▸ **Exercise brief**:
Below is the data. Give it again, complete and exact.
--- begin Extracted entries ---
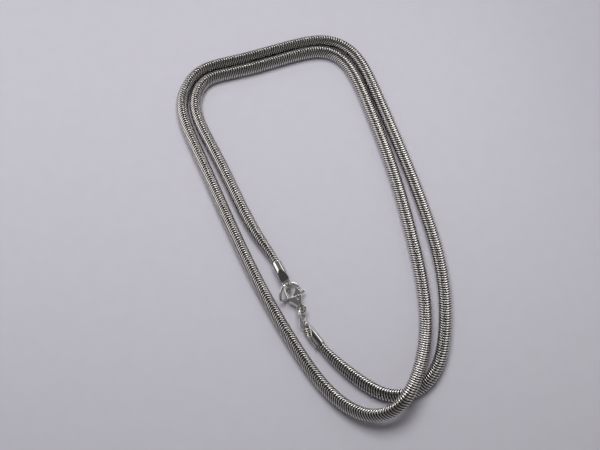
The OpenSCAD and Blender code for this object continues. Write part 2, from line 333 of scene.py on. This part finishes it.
def link_steel():
    """The links' steel: bright on each band's crest, dark where the bands meet."""
    mat, tree, bsdf = node_material("link_steel")
    bsdf.inputs["Metallic"].default_value = 1.0
    rib = tree.nodes.new("ShaderNodeAttribute")
    rib.attribute_name = "rib"
    cloud = noise(tree, scale=700, detail=3)
    stops = [(0.0, (0.03, 0.028, 0.027)), (0.5, (0.12, 0.115, 0.11)), (0.9, (0.71, 0.683, 0.664))]
    tone = ramp(tree, rib.outputs["Fac"], stops)
    mix = tree.nodes.new("ShaderNodeMix")
    mix.data_type = "RGBA"
    mix.blend_type = "MULTIPLY"
    mix.inputs["Factor"].default_value = 1.0
    shade = ramp(tree, cloud.outputs["Fac"], [(0.3, (0.9, 0.89, 0.88)), (0.7, (1.0, 1.0, 1.0))])
    tree.links.new(tone.outputs["Color"], mix.inputs["A"])
    tree.links.new(shade.outputs["Color"], mix.inputs["B"])
    tree.links.new(mix.outputs["Result"], bsdf.inputs["Base Color"])
    haze = noise(tree, scale=5000, detail=3, rough=0.6)
    gloss = ramp(tree, haze.outputs["Fac"], [(0.3, grey(0.28)), (0.75, grey(0.34))])
    tree.links.new(gloss.outputs["Color"], bsdf.inputs["Roughness"])
    return mat


steel = polished_steel("polished_steel", (0.7, 0.68, 0.66), rough=0.07)
casting = polished_steel("cast_steel", (0.7, 0.68, 0.66), rough=0.09)
linked = link_steel()

for piece in chain_pieces:
    piece.data.materials.append(linked)
for piece in (cap_a, cap_b, ring_a, ring_b):
    piece.data.materials.append(steel)
for piece in (body, lever):
    piece.data.materials.append(casting)
for node, material in (
    ("chain", linked), ("end_cap_a", steel), ("end_cap_b", steel), ("jump_ring_a", steel),
    ("jump_ring_b", steel), ("clasp_body", casting), ("clasp_pin", steel), ("clasp_lever", casting),
):
    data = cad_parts[node].data
    if not data.materials:
        data.materials.append(material)
    for k in range(len(data.materials)):
        data.materials[k] = material

# What rides on which body, and which CAD solid it replaces.
for piece, node in (
    (body, "clasp_body"), (cap_a, "end_cap_a"), (cap_b, "end_cap_b"),
    (ring_a, "jump_ring_a"), (ring_b, "jump_ring_b"),
):
    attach(piece, "necklace")
    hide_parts(node)
for piece in chain_pieces:
    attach(piece, "necklace")
    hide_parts("chain")
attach(lever, "lever")
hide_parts("clasp_lever")

# The floor.
floor_mesh = bpy.data.meshes.new("floor")
corners = [(x * FLOOR_HALF, y * FLOOR_HALF, 0) for x, y in ((-1, -1), (1, -1), (1, 1), (-1, 1))]
floor_mesh.from_pydata(corners, [], [(0, 1, 2, 3)])
floor_mesh.update()
floor = add_object("floor", floor_mesh)
mat, tree, bsdf = node_material("floor_paper")
fleck = noise(tree, scale=260, detail=3)
paper = ramp(tree, fleck.outputs["Fac"], [(0.35, (0.533, 0.518, 0.573)), (0.65, (0.543, 0.528, 0.583))])
tree.links.new(paper.outputs["Color"], bsdf.inputs["Base Color"])
bsdf.inputs["Roughness"].default_value = 0.6
floor.data.materials.append(mat)

# The world, a grey room that is darkest overhead.
world = bpy.data.worlds.new("studio")
scene.world = world
world.use_nodes = True
tree = world.node_tree
back = tree.nodes["Background"]
coord = tree.nodes.new("ShaderNodeTexCoord")
split = tree.nodes.new("ShaderNodeSeparateXYZ")
tree.links.new(coord.outputs["Generated"], split.inputs[0])
sky = ramp(tree, split.outputs["Z"], [(place, grey(v)) for place, v in SKY])
tree.links.new(sky.outputs["Color"], back.inputs["Color"])
back.inputs["Strength"].default_value = 1.0


def soft_light(name, at, target, size, power, spread=180, shine=True, floor=True):
    """A soft box, in metres, watts and degrees. Shine lights the metal, and floor lights the floor."""
    lamp = bpy.data.lights.new(name, "AREA")
    lamp.shape = "RECTANGLE"
    lamp.size, lamp.size_y = size
    lamp.energy = power
    lamp.spread = math.radians(spread)
    obj = add_object(name, lamp)
    obj.location = at
    obj.visible_glossy = shine
    obj.visible_diffuse = floor
    obj.rotation_mode = "QUATERNION"
    obj.rotation_quaternion = (Vector(target) - Vector(at)).to_track_quat("-Z", "Y")


# Three boxes that only the metal shows, and one that only the floor shows.
soft_light("right_box", (0.088, 0.03, 0.055), (0.042, -0.005, 0), (0.14, 0.05), 0.0085, 70, floor=False)
soft_light("back_box", (0.02, 0.19, 0.13), (0.015, -0.055, 0), (0.14, 0.07), 0.0135, 38, floor=False)
soft_light("left_box", (-0.125, 0.04, 0.055), (-0.03, 0.01, 0), (0.14, 0.09), 0.062, floor=False)
soft_light("floor_key", (-0.03, 0.08, 0.28), (-0.03, 0.08, 0), (0.2, 0.2), 0.8, shine=False)

# The camera.
camera = bpy.data.cameras.new("camera")
camera.lens = 70.3
camera.sensor_width = 36.0
camera.clip_start = 0.01
camera.clip_end = 20
eye, look = Vector(EYE) * MM, Vector(LOOK_AT) * MM
cam_obj = add_object("camera", camera)
cam_obj.location = eye
cam_obj.rotation_mode = "QUATERNION"
cam_obj.rotation_quaternion = (look - eye).to_track_quat("-Z", "Y")
scene.camera = cam_obj
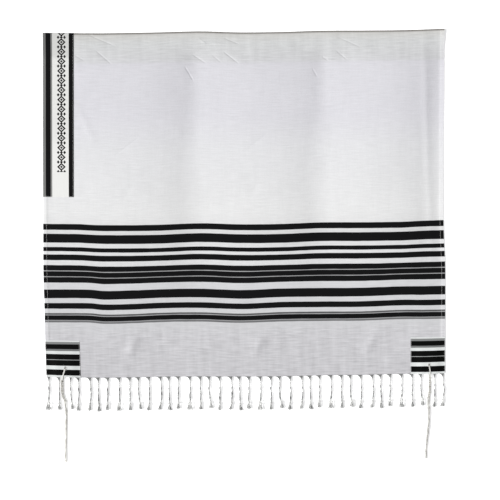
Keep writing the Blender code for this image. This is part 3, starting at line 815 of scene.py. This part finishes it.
# Spun yarns: fine fibres wind round each, and its dark colour shows where its strands part
yarnFinishes = table(
    "key name colour dark twist deep",
    ("fringe", "fringeYarn", (252, 252, 250), (150, 151, 150), 0.0016, 0.00014),
    ("root", "fringeRoot", (150, 151, 150), (96, 97, 96), 0.0016, 0.00014),
    ("woolLeft", "tzitzitWool", (254, 253, 248), (240, 238, 231), 0.0012, 0.00010),
    ("woolRight", "tzitzitWoolWorn", (223, 222, 218), (202, 201, 197), 0.0012, 0.00010),
    ("wound", "tzitzitWound", (226, 224, 217), (150, 148, 143), 0.0012, 0.00010),
    ("core", "tzitzitCore", (128, 126, 120), (92, 90, 86), 0.0012, 0.00010),
    ("thread", "sewingThread", (238, 238, 236), (216, 216, 214), 0.0008, 0.00008),
)
yarnGrain = {
    "fuzz": {"u": 14, "d": 900, "turn": 1.0, "detail": 2.0},
    "dark": {"u": 1, "d": 110, "turn": 7.0, "detail": 1.0},
    "darkOver": 0.56,
    "darkSoft": 0.10,
    "fibres": 3,
}


def makeYarnFinish(row):
    finish = Finish(row["name"])
    turn, length = finish.mapped("yarn")
    fibre = finish.sine(turn * (math.tau * yarnGrain["fibres"]) + length * (math.tau / row["twist"]))
    fuzz, dark = (finish.grain(turn, length, yarnGrain[name]) for name in ("fuzz", "dark"))
    share = finish.rise(dark, yarnGrain["darkOver"], yarnGrain["darkSoft"])
    shade = finish.mixed(share, seen(*row["colour"]), seen(*row["dark"]))
    height = fibre * 0.5 + fuzz * 0.6
    return finish.finished(shade, height, row["deep"], 0.85, sheen=0.1, strength=0.8)


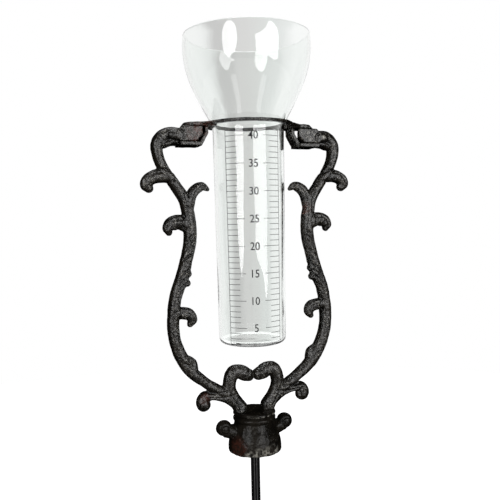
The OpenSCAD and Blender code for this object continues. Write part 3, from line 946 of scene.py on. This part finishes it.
--- end Extracted entries ---
▸ **Response**:
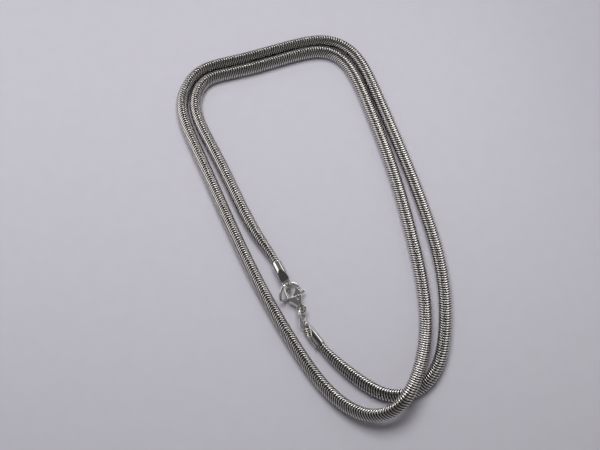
The OpenSCAD and Blender code for this object continues. Write part 2, from line 333 of scene.py on. This part finishes it.
def link_steel():
    """The links' steel: bright on each band's crest, dark where the bands meet."""
    mat, tree, bsdf = node_material("link_steel")
    bsdf.inputs["Metallic"].default_value = 1.0
    rib = tree.nodes.new("ShaderNodeAttribute")
    rib.attribute_name = "rib"
    cloud = noise(tree, scale=700, detail=3)
    stops = [(0.0, (0.03, 0.028, 0.027)), (0.5, (0.12, 0.115, 0.11)), (0.9, (0.71, 0.683, 0.664))]
    tone = ramp(tree, rib.outputs["Fac"], stops)
    mix = tree.nodes.new("ShaderNodeMix")
    mix.data_type = "RGBA"
    mix.blend_type = "MULTIPLY"
    mix.inputs["Factor"].default_value = 1.0
    shade = ramp(tree, cloud.outputs["Fac"], [(0.3, (0.9, 0.89, 0.88)), (0.7, (1.0, 1.0, 1.0))])
    tree.links.new(tone.outputs["Color"], mix.inputs["A"])
    tree.links.new(shade.outputs["Color"], mix.inputs["B"])
    tree.links.new(mix.outputs["Result"], bsdf.inputs["Base Color"])
    haze = noise(tree, scale=5000, detail=3, rough=0.6)
    gloss = ramp(tree, haze.outputs["Fac"], [(0.3, grey(0.28)), (0.75, grey(0.34))])
    tree.links.new(gloss.outputs["Color"], bsdf.inputs["Roughness"])
    return mat


steel = polished_steel("polished_steel", (0.7, 0.68, 0.66), rough=0.07)
casting = polished_steel("cast_steel", (0.7, 0.68, 0.66), rough=0.09)
linked = link_steel()

for piece in chain_pieces:
    piece.data.materials.append(linked)
for piece in (cap_a, cap_b, ring_a, ring_b):
    piece.data.materials.append(steel)
for piece in (body, lever):
    piece.data.materials.append(casting)
for node, material in (
    ("chain", linked), ("end_cap_a", steel), ("end_cap_b", steel), ("jump_ring_a", steel),
    ("jump_ring_b", steel), ("clasp_body", casting), ("clasp_pin", steel), ("clasp_lever", casting),
):
    data = cad_parts[node].data
    if not data.materials:
        data.materials.append(material)
    for k in range(len(data.materials)):
        data.materials[k] = material

# What rides on which body, and which CAD solid it replaces.
for piece, node in (
    (body, "clasp_body"), (cap_a, "end_cap_a"), (cap_b, "end_cap_b"),
    (ring_a, "jump_ring_a"), (ring_b, "jump_ring_b"),
):
    attach(piece, "necklace")
    hide_parts(node)
for piece in chain_pieces:
    attach(piece, "necklace")
    hide_parts("chain")
attach(lever, "lever")
hide_parts("clasp_lever")

# The floor.
floor_mesh = bpy.data.meshes.new("floor")
corners = [(x * FLOOR_HALF, y * FLOOR_HALF, 0) for x, y in ((-1, -1), (1, -1), (1, 1), (-1, 1))]
floor_mesh.from_pydata(corners, [], [(0, 1, 2, 3)])
floor_mesh.update()
floor = add_object("floor", floor_mesh)
mat, tree, bsdf = node_material("floor_paper")
fleck = noise(tree, scale=260, detail=3)
paper = ramp(tree, fleck.outputs["Fac"], [(0.35, (0.533, 0.518, 0.573)), (0.65, (0.543, 0.528, 0.583))])
tree.links.new(paper.outputs["Color"], bsdf.inputs["Base Color"])
bsdf.inputs["Roughness"].default_value = 0.6
floor.data.materials.append(mat)

# The world, a grey room that is darkest overhead.
world = bpy.data.worlds.new("studio")
scene.world = world
world.use_nodes = True
tree = world.node_tree
back = tree.nodes["Background"]
coord = tree.nodes.new("ShaderNodeTexCoord")
split = tree.nodes.new("ShaderNodeSeparateXYZ")
tree.links.new(coord.outputs["Generated"], split.inputs[0])
sky = ramp(tree, split.outputs["Z"], [(place, grey(v)) for place, v in SKY])
tree.links.new(sky.outputs["Color"], back.inputs["Color"])
back.inputs["Strength"].default_value = 1.0


def soft_light(name, at, target, size, power, spread=180, shine=True, floor=True):
    """A soft box, in metres, watts and degrees. Shine lights the metal, and floor lights the floor."""
    lamp = bpy.data.lights.new(name, "AREA")
    lamp.shape = "RECTANGLE"
    lamp.size, lamp.size_y = size
    lamp.energy = power
    lamp.spread = math.radians(spread)
    obj = add_object(name, lamp)
    obj.location = at
    obj.visible_glossy = shine
    obj.visible_diffuse = floor
    obj.rotation_mode = "QUATERNION"
    obj.rotation_quaternion = (Vector(target) - Vector(at)).to_track_quat("-Z", "Y")


# Three boxes that only the metal shows, and one that only the floor shows.
soft_light("right_box", (0.088, 0.03, 0.055), (0.042, -0.005, 0), (0.14, 0.05), 0.0085, 70, floor=False)
soft_light("back_box", (0.02, 0.19, 0.13), (0.015, -0.055, 0), (0.14, 0.07), 0.0135, 38, floor=False)
soft_light("left_box", (-0.125, 0.04, 0.055), (-0.03, 0.01, 0), (0.14, 0.09), 0.062, floor=False)
soft_light("floor_key", (-0.03, 0.08, 0.28), (-0.03, 0.08, 0), (0.2, 0.2), 0.8, shine=False)

# The camera.
camera = bpy.data.cameras.new("camera")
camera.lens = 70.3
camera.sensor_width = 36.0
camera.clip_start = 0.01
camera.clip_end = 20
eye, look = Vector(EYE) * MM, Vector(LOOK_AT) * MM
cam_obj = add_object("camera", camera)
cam_obj.location = eye
cam_obj.rotation_mode = "QUATERNION"
cam_obj.rotation_quaternion = (look - eye).to_track_quat("-Z", "Y")
scene.camera = cam_obj
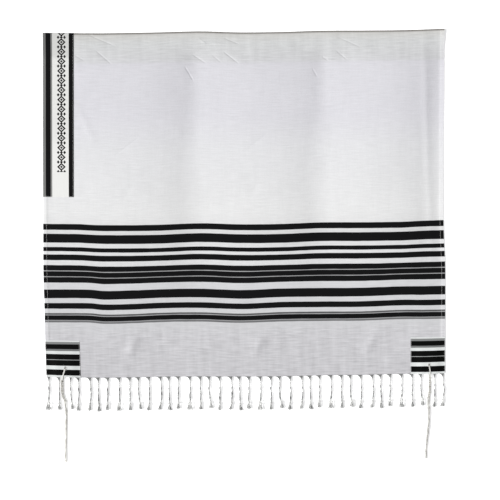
Keep writing the Blender code for this image. This is part 3, starting at line 815 of scene.py. This part finishes it.
# Spun yarns: fine fibres wind round each, and its dark colour shows where its strands part
yarnFinishes = table(
    "key name colour dark twist deep",
    ("fringe", "fringeYarn", (252, 252, 250), (150, 151, 150), 0.0016, 0.00014),
    ("root", "fringeRoot", (150, 151, 150), (96, 97, 96), 0.0016, 0.00014),
    ("woolLeft", "tzitzitWool", (254, 253, 248), (240, 238, 231), 0.0012, 0.00010),
    ("woolRight", "tzitzitWoolWorn", (223, 222, 218), (202, 201, 197), 0.0012, 0.00010),
    ("wound", "tzitzitWound", (226, 224, 217), (150, 148, 143), 0.0012, 0.00010),
    ("core", "tzitzitCore", (128, 126, 120), (92, 90, 86), 0.0012, 0.00010),
    ("thread", "sewingThread", (238, 238, 236), (216, 216, 214), 0.0008, 0.00008),
)
yarnGrain = {
    "fuzz": {"u": 14, "d": 900, "turn": 1.0, "detail": 2.0},
    "dark": {"u": 1, "d": 110, "turn": 7.0, "detail": 1.0},
    "darkOver": 0.56,
    "darkSoft": 0.10,
    "fibres": 3,
}


def makeYarnFinish(row):
    finish = Finish(row["name"])
    turn, length = finish.mapped("yarn")
    fibre = finish.sine(turn * (math.tau * yarnGrain["fibres"]) + length * (math.tau / row["twist"]))
    fuzz, dark = (finish.grain(turn, length, yarnGrain[name]) for name in ("fuzz", "dark"))
    share = finish.rise(dark, yarnGrain["darkOver"], yarnGrain["darkSoft"])
    shade = finish.mixed(share, seen(*row["colour"]), seen(*row["dark"]))
    height = fibre * 0.5 + fuzz * 0.6
    return finish.finished(shade, height, row["deep"], 0.85, sheen=0.1, strength=0.8)


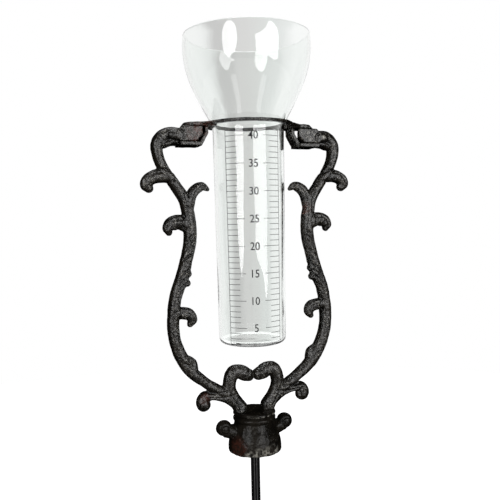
The OpenSCAD and Blender code for this object continues. Write part 3, from line 946 of scene.py on. This part finishes it.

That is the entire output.